И быль и небылицы о Блоке и о себе | страница 12



В дождь Париж расцветает, словно серая роза...

Это у Волошина хорошо, очень в точку. Но, конечно, мои попытки сказать о Париже еще во много раз слабее, чем все прочие. Когда мне подмигивали в ответ на мое признание в любви к Парижу, "Ну да! Бульвары, модные магазины, кабачки на Монмартре! Хе-хе!..." - это было так мимо, что и не задевало обидой. Потом, в книгах я встречала ту же любовь к Парижу, но никогда хорошо в слово не уложившуюся. Потому что тут дело не только в искусстве, мысли или вообще интенсивности творческой энергии, а еще в чем-то многом другом. Но как его сказать? Если слову "вкус" придавать очень, очень большое значение, как мой брат Менделеев, который считал: неоспоримые преимущества французских математиков коренятся в том, что их формулы и вычисления всегда овеяны прежде всего вкусом, то и говоря о Париже, уместно было бы это слово. Но при условии полной договоренности с читателем и уверенности, что не будет подсунуто бытовое значение этого слова.

Я вернулась влюбленной в Париж, напоенная впечатлениями искусства, но и сильно увлеченная пестрой выставочной жизнью. И, конечно, очень, очень хорошо одетая во всякие парижские прелести. Денег у нас с мамой, как всегда, было не очень много, сейчас я не могу даже приблизительно вспомнить каких-нибудь цифр; но мы решительно поселились в маленьком бедном отельчике Мадлэны (rue Vignon, Hotel Vignon), таком старозаветном, что когда мы возвращались откуда-нибудь вечером, портье давал нам по подсвечнику с зажженной свечей, как у Бальзака! А на крутой лестнице и в узких коридорах везде было темно. Зато мы могли видеть все, что хотели, накупили много всяких столь отличных от всего не парижского мелочей и сшили у хорошей портнихи по "визитному платью". Т.е. тип того платья, в котором в Петербурге бывали в театре, в концертах и т.д. Мамино было черное, тончайшее суконное, мое такое же, но "blue pastel", как называла портниха.
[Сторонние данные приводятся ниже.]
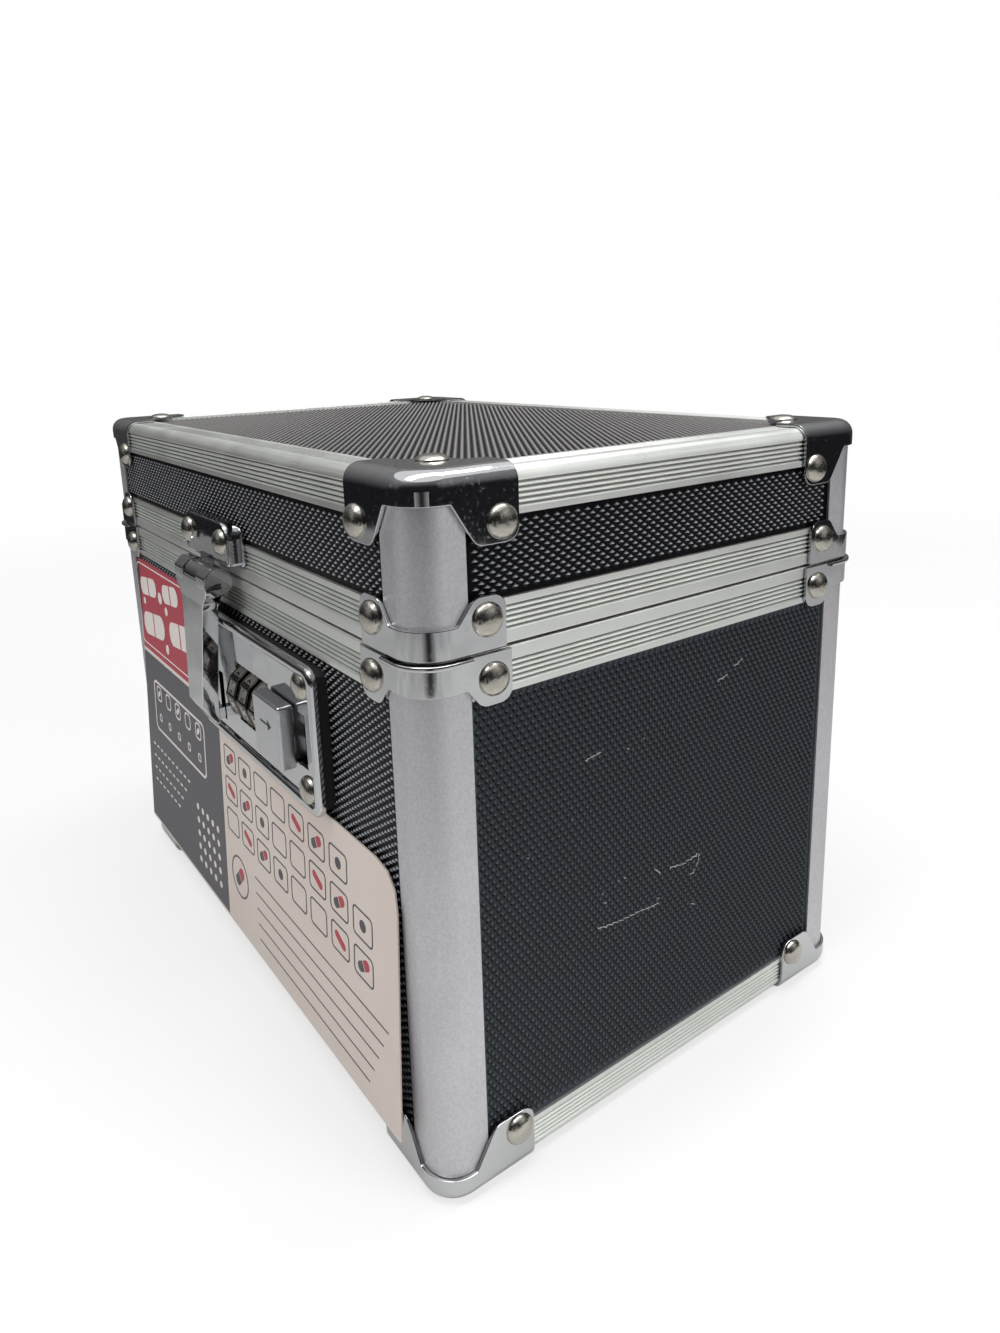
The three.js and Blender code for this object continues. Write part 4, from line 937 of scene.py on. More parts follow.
def cornerCap(prefix, sizes, level, flipped, body, flapRivet=False):
    out = cap["gap"] + cap["wall"]
    for corner in quarterNames:
        bm = bmesh.new()
        addPart(bm, trimmedShell(sizes))
        if sizes["lip"]:
            addPart(bm, seamLip(sizes))
        along, up = sizes["rivet"]
        facing = [
            Matrix.Translation((along, -out, up)) @ Matrix.Rotation(math.pi / 2, 4, "X"),
            Matrix.Translation((-out, along, up)) @ Matrix.Rotation(-math.pi / 2, 4, "Y"),
        ]
        for place in facing:
            addPart(bm, rivetHead(cap["rivetRadius"], cap["rivetHeight"]), place, 1)
        if flapRivet:
            spot = sizes["flapRivet"]
            place = Matrix.Translation((spot, spot, -out)) @ Matrix.Rotation(math.pi, 4, "X")
            addPart(bm, rivetHead(cap["rivetRadius"], sizes["flapRivetHeight"]), place, 1)
        placeAll(bm, cornerPlace(corner, level, flipped))
        node = prefix + "_" + corner
        newPiece(node + "_pressing", bm, ["chrome", "nickel"], body, [node],
                 sharpAngle=32)


cornerCap("base_cap", edgeCap, case["baseZ"], False, "body")
cornerCap("body_rim_cap", bodyRimCap, case["bodyRimZ"], True, "body")
cornerCap("lid_rim_cap", lidRimCap, case["lidRimZ"], False, "lid")
cornerCap("top_cap", edgeCap, case["topZ"], True, "lid", flapRivet=True)
print("corner caps made")


# Embossed covering on each board, as staggered rows of small pyramids

emboss = {"long": 1.44, "short": 0.975, "height": 0.52, "lift": 0.12, "edgeGap": 0.05,
          "footGap": 0.16, "footShare": 0.3, "wholeShare": 0.95}


def embossedSheet(width, height, hole, turned):
    # a grid turned by an eighth and squashed has rhombs for its cells; each is raised to a point
    across, up = emboss["long"], emboss["short"]
    if turned:
        across, up = up, across
    count = int(math.ceil(width / across / 2 + height / up / 2)) + 2
    bm = bmesh.new()
    tipShare = bm.verts.layers.float.new("tip")
    bmesh.ops.create_grid(bm, x_segments=count, y_segments=count, size=count / 2)
    turnAll(bm, math.pi / 4, "Z")
    scaleAll(bm, (across * math.sqrt(2), up * math.sqrt(2), 1))
    for point, normal in (((width / 2, 0, 0), (1, 0, 0)), ((-width / 2, 0, 0), (-1, 0, 0)),
                          ((0, height / 2, 0), (0, 1, 0)), ((0, -height / 2, 0), (0, -1, 0))):
        cutAlong(bm, bm.faces[:], point, normal, True)
    if hole:
        for point, normal in windowSides(hole):
            near = [f for f in bm.faces if any(liesIn(v.co, hole) for v in f.verts)]
            cutAlong(bm, near, point, normal)
        inside = [f for f in bm.faces if liesIn(f.calc_center_median(), hole)]
        bmesh.ops.delete(bm, geom=inside, context="FACES")
    cell = 2 * across * up
    whole = [f for f in bm.faces if f.calc_area() > emboss["wholeShare"] * cell
             and not any(e.is_boundary for e in f.edges)]
    bmesh.ops.inset_individual(bm, faces=whole, thickness=emboss["footGap"], depth=0)
    for face in whole:
        for vert in face.verts:
            vert[tipShare] = emboss["footShare"]
    tips = bmesh.ops.poke(bm, faces=whole, offset=emboss["height"], center_mode="MEAN")["verts"]
    for vert in tips:
        vert[tipShare] = 1
    closeBack(bm, [e for e in bm.edges if e.is_boundary], -emboss["lift"])
    return bm


def covering(node, place, x0, x1, y0, y1, body, hole=None, look="vinyl"):
    middle = Vector(((x0 + x1) / 2, (y0 + y1) / 2))
    gap = 2 * emboss["edgeGap"]
    cut = hole and [side - middle[count // 2] for count, side in enumerate(hole)]
    bm = embossedSheet(x1 - x0 - gap, y1 - y0 - gap, cut, look == "scuffedVinyl")
    shiftAll(bm, (*middle, emboss["lift"] - case["boardDepth"]))
    placeAll(bm, place)
    newPiece(node + "_covering", bm, [look], body, (), sharpAngle=10,
             evenNormals=False)


def wallCoverings(prefix, low, high, body, hole=None):
    for wall, quarter in wallQuarters.items():
        half = (case["halfDepth"] if quarter % 2 else case["halfWidth"]) - post["flange"]
        covering(prefix + "_" + wall + "_panel", wallPlace(wall), -half, half, low, high, body,
                 hole if wall == "front" else None,
                 "scuffedVinyl" if (prefix, wall) == ("body", "right") else "vinyl")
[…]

Это - очень матовый, приглушенный голубой цвет, чуть зеленоватый, чуть сероватый, ни светлый, ни темный. Лучше подобрать и нельзя было к моим волосам и цвету лица, которые так выигрывали, что раз в театре одна чопорная дама, в негодовании глядя на меня, нарочно громко сказала: "Боже, как намазана! А такая еще молоденькая!" А я была едва-едва напудрена. Платье жило у меня до осени 1902 года, когда оно участвовало в важных событиях.

Хоть я и поступила на курсы не очень убежденно, но с первых же шагов увлеклась многими лекциями и профессорами, слушала не только свой 1 курс, но и на старших. Платонов, Шляпкин, Ростовцев каждый по-разному открывали научные перспективы, которые пленяли меня скорее романтически, художественно, чем строго научно. Рассказы Платонова, его аргументация была сдержанно пламенна, его слушали, затаив дыхание. Шляпкин, наоборот, так фамильярно чувствовал себя со всяким писателем, о ком говорил, во всякой эпохе, что в этом была своеобразная прелесть, эпоха становилась знакомой, не книжной. Ростовцев был красноречив, несмотря на то, что картавил, и его "пегиоды, базы, этапы" выслушивались с легкостью благодаря интенсивной, громкой, внедряющейся речи. Но кем я увлекалась целиком это А. И. Введенским. Тут мои запросы нашли настоящую пищу. Неокритицизм помог найти место для всех моих мыслей, освободил всегда живущую во мне веру, и указал границы "достоверного познания" и его ценность. Все это было мне очень нужно, всем этим я мучилась. Я слушала лекции и старших курсов по философии и с увлечением занималась и своим курсом, психологией, так как меня очень забавляла возможность свести "психологию" (!) к экспериментальным мелочам.